**Provided material:**
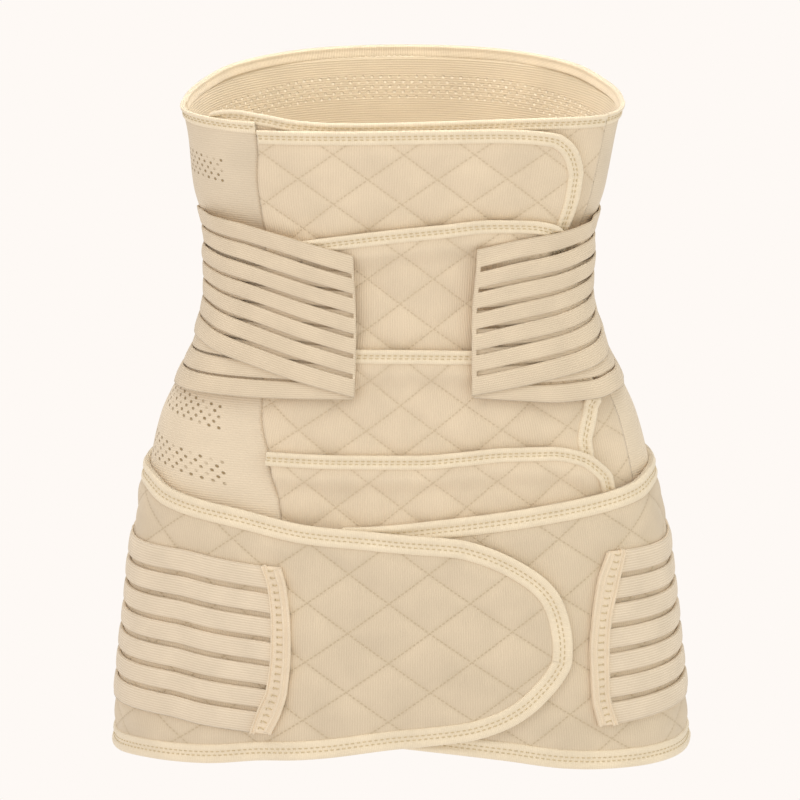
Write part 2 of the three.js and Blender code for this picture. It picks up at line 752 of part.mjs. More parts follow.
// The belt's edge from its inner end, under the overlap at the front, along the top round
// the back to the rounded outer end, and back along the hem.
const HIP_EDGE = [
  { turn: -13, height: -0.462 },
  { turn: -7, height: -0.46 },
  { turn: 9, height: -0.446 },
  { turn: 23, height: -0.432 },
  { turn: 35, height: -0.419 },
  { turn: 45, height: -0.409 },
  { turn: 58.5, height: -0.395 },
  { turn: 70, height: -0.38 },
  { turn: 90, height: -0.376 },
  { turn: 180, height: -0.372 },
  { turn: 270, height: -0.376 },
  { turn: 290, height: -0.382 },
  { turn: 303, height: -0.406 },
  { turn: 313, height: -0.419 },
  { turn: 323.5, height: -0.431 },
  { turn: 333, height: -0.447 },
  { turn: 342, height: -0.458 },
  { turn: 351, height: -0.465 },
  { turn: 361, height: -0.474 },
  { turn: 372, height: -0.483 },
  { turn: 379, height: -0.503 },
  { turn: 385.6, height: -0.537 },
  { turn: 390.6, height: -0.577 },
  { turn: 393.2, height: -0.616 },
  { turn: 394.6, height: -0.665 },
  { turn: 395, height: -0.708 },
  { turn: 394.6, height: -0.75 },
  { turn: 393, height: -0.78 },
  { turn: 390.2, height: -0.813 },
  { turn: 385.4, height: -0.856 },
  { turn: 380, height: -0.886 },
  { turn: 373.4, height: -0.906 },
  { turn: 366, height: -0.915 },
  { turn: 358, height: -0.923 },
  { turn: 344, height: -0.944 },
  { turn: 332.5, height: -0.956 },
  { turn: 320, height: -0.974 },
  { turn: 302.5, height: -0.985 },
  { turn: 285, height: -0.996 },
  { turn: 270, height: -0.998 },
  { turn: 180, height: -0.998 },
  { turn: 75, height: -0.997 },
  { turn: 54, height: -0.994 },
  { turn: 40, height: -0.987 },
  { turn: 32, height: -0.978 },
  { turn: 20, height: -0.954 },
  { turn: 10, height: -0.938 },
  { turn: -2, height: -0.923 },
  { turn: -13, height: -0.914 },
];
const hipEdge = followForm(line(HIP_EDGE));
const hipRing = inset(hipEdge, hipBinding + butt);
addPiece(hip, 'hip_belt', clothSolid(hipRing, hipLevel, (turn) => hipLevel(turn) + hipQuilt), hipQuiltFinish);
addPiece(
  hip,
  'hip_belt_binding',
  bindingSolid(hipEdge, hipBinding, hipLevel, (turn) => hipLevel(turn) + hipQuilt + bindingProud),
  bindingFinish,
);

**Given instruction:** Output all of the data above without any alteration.

**Exercise result:**
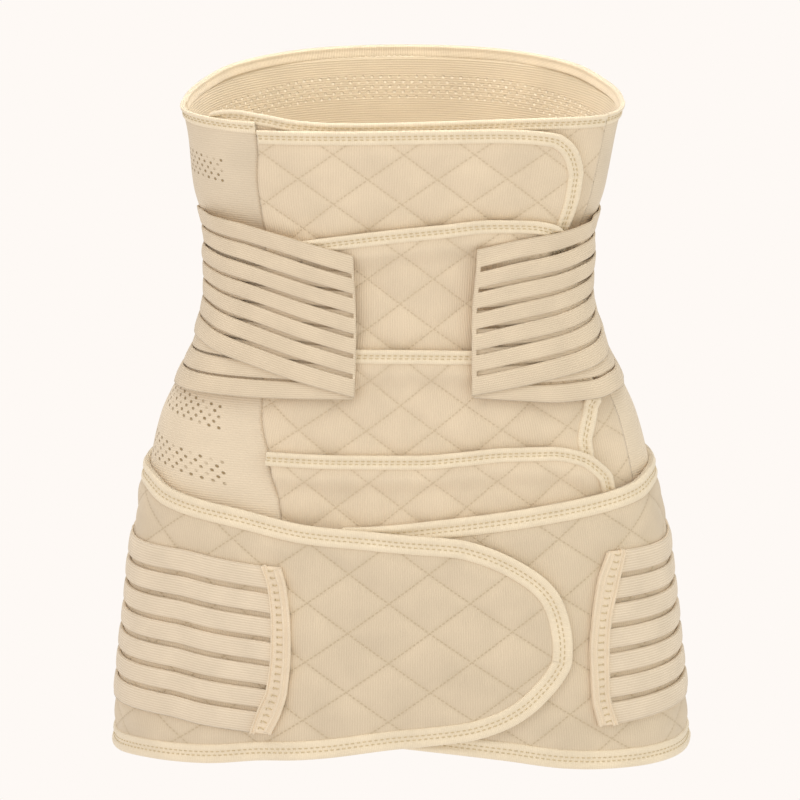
Write part 2 of the three.js and Blender code for this picture. It picks up at line 752 of part.mjs. More parts follow.
// The belt's edge from its inner end, under the overlap at the front, along the top round
// the back to the rounded outer end, and back along the hem.
const HIP_EDGE = [
  { turn: -13, height: -0.462 },
  { turn: -7, height: -0.46 },
  { turn: 9, height: -0.446 },
  { turn: 23, height: -0.432 },
  { turn: 35, height: -0.419 },
  { turn: 45, height: -0.409 },
  { turn: 58.5, height: -0.395 },
  { turn: 70, height: -0.38 },
  { turn: 90, height: -0.376 },
  { turn: 180, height: -0.372 },
  { turn: 270, height: -0.376 },
  { turn: 290, height: -0.382 },
  { turn: 303, height: -0.406 },
  { turn: 313, height: -0.419 },
  { turn: 323.5, height: -0.431 },
  { turn: 333, height: -0.447 },
  { turn: 342, height: -0.458 },
  { turn: 351, height: -0.465 },
  { turn: 361, height: -0.474 },
  { turn: 372, height: -0.483 },
  { turn: 379, height: -0.503 },
  { turn: 385.6, height: -0.537 },
  { turn: 390.6, height: -0.577 },
  { turn: 393.2, height: -0.616 },
  { turn: 394.6, height: -0.665 },
  { turn: 395, height: -0.708 },
  { turn: 394.6, height: -0.75 },
  { turn: 393, height: -0.78 },
  { turn: 390.2, height: -0.813 },
  { turn: 385.4, height: -0.856 },
  { turn: 380, height: -0.886 },
  { turn: 373.4, height: -0.906 },
  { turn: 366, height: -0.915 },
  { turn: 358, height: -0.923 },
  { turn: 344, height: -0.944 },
  { turn: 332.5, height: -0.956 },
  { turn: 320, height: -0.974 },
  { turn: 302.5, height: -0.985 },
  { turn: 285, height: -0.996 },
  { turn: 270, height: -0.998 },
  { turn: 180, height: -0.998 },
  { turn: 75, height: -0.997 },
  { turn: 54, height: -0.994 },
  { turn: 40, height: -0.987 },
  { turn: 32, height: -0.978 },
  { turn: 20, height: -0.954 },
  { turn: 10, height: -0.938 },
  { turn: -2, height: -0.923 },
  { turn: -13, height: -0.914 },
];
const hipEdge = followForm(line(HIP_EDGE));
const hipRing = inset(hipEdge, hipBinding + butt);
addPiece(hip, 'hip_belt', clothSolid(hipRing, hipLevel, (turn) => hipLevel(turn) + hipQuilt), hipQuiltFinish);
addPiece(
  hip,
  'hip_belt_binding',
  bindingSolid(hipEdge, hipBinding, hipLevel, (turn) => hipLevel(turn) + hipQuilt + bindingProud),
  bindingFinish,
);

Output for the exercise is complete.